FABberz offers laser cutting, 3D printing, and design incubation from an office in Soho. Again it is not traditional office activities they are undertaking but a genuine blend of office and industrial activities.  As businesses like these expand, needing larger floorplates, they may have a much more significant design impact on offices than the historical steady shift in working practices – where the impact has been more about internal reconfiguration and bike racks, for example, than anything particularly radical.

In the future one can envision businesses in London wanting the right to operate a whole property as mixed space, where on any one floor you may have desks for computer design and general business administration, workspace areas for the 3D printers to sit, and a retail area for demonstrating and selling products, including click and collect facilities, perhaps alongside catering facilities as well. 
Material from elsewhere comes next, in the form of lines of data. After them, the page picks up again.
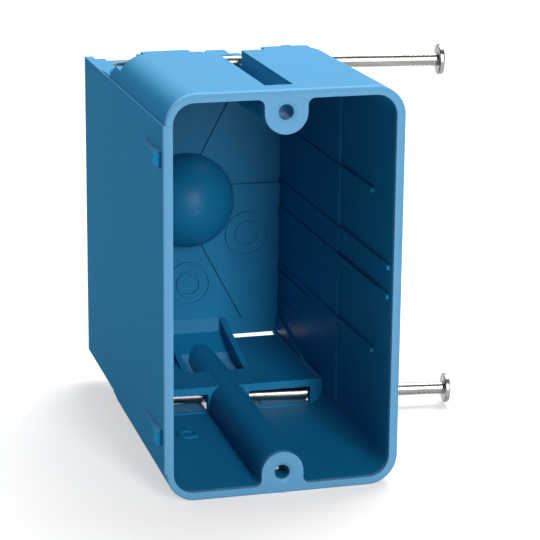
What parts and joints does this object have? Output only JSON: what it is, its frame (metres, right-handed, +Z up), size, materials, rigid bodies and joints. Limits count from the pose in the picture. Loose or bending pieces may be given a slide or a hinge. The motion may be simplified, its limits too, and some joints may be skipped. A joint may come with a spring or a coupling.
{
  "type": "outlet box",
  "caption": "Deep moulded plastic outlet box with screw bosses on its open front, a flat plate for the stud, cable entries at the rear and slanted mounting nails.",
  "frame": {"origin": "middle of the front opening plane, half way between the device screw holes", "axes": "+X to the right seen from the open front, +Y from the opening into the box, +Z up along the long side"},
  "size_m": [0.0866, 0.09, 0.0932],
  "materials": {
    "housing": "satin moulded plastic",
    "nail_steel": "bright drawn steel"
  },
  "bodies": {
    "root": {"box_body": "housing", "top_nail": "nail_steel", "bottom_nail": "nail_steel"}
  },
  "joints": []
}
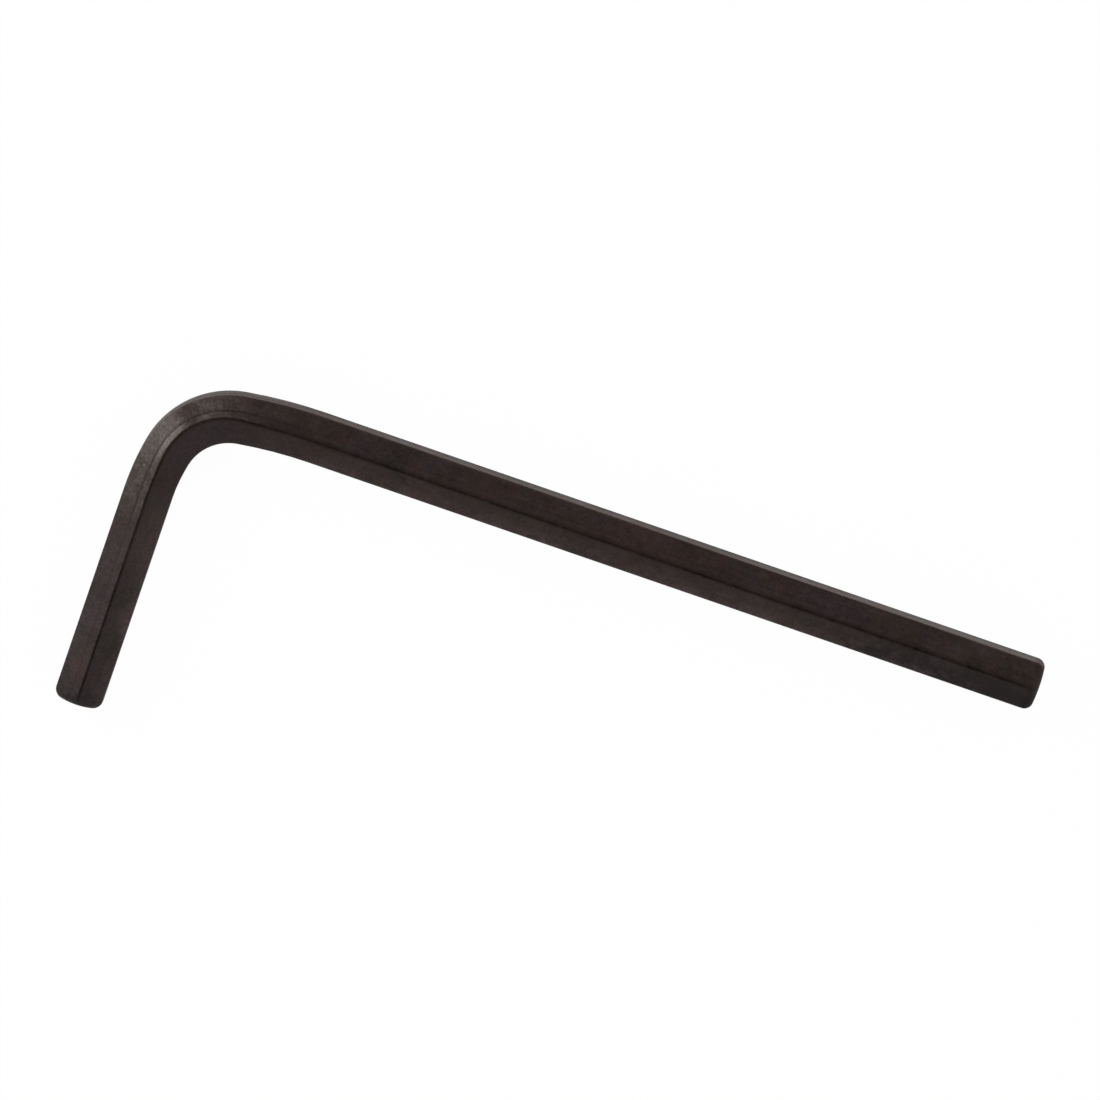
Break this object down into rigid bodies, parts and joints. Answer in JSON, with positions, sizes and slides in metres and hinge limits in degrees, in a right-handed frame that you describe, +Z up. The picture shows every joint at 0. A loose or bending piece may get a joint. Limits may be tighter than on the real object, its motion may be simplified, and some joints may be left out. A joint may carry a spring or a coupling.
{
  "type": "hex key",
  "caption": "L-shaped hex key of black-finished hexagon bar, with an eased bend and a chamfered driving tip on each arm.",
  "frame": {"origin": "on the surface that the key lies on, under the middle of its box", "axes": "+X along the long arm towards its tip, -Y along the short arm towards its tip, +Z up, square to the plane of the key"},
  "size_m": [0.0756, 0.0293, 0.0045],
  "materials": {
    "black_oxide_steel": "warm black oxide, semi-matt, with a fine drawn grain along the bar"
  },
  "bodies": {
    "root": {"hex_key": "black_oxide_steel"}
  },
  "joints": []
}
The growth of these ‘hybrid occupiers’ will pose unique challenges for landlords who have been used to incremental shifts in occupier demand, segregation of uses and tenants for whom real estate is incidental to their actual core operational business. Whilst planning authorities will have the difficult task of classifying business activities that blur the lines between use classes, ensuring that a rigid planning system does not hold back the growth of what is expected to be a key part of our future economy.

Make no mistake; the office and wider property market are in for a decade of serious upheaval, mainly driven by technological change, but also demographic change. It’s just that a few shifts in internal office configuration simply represent the tip of the iceberg!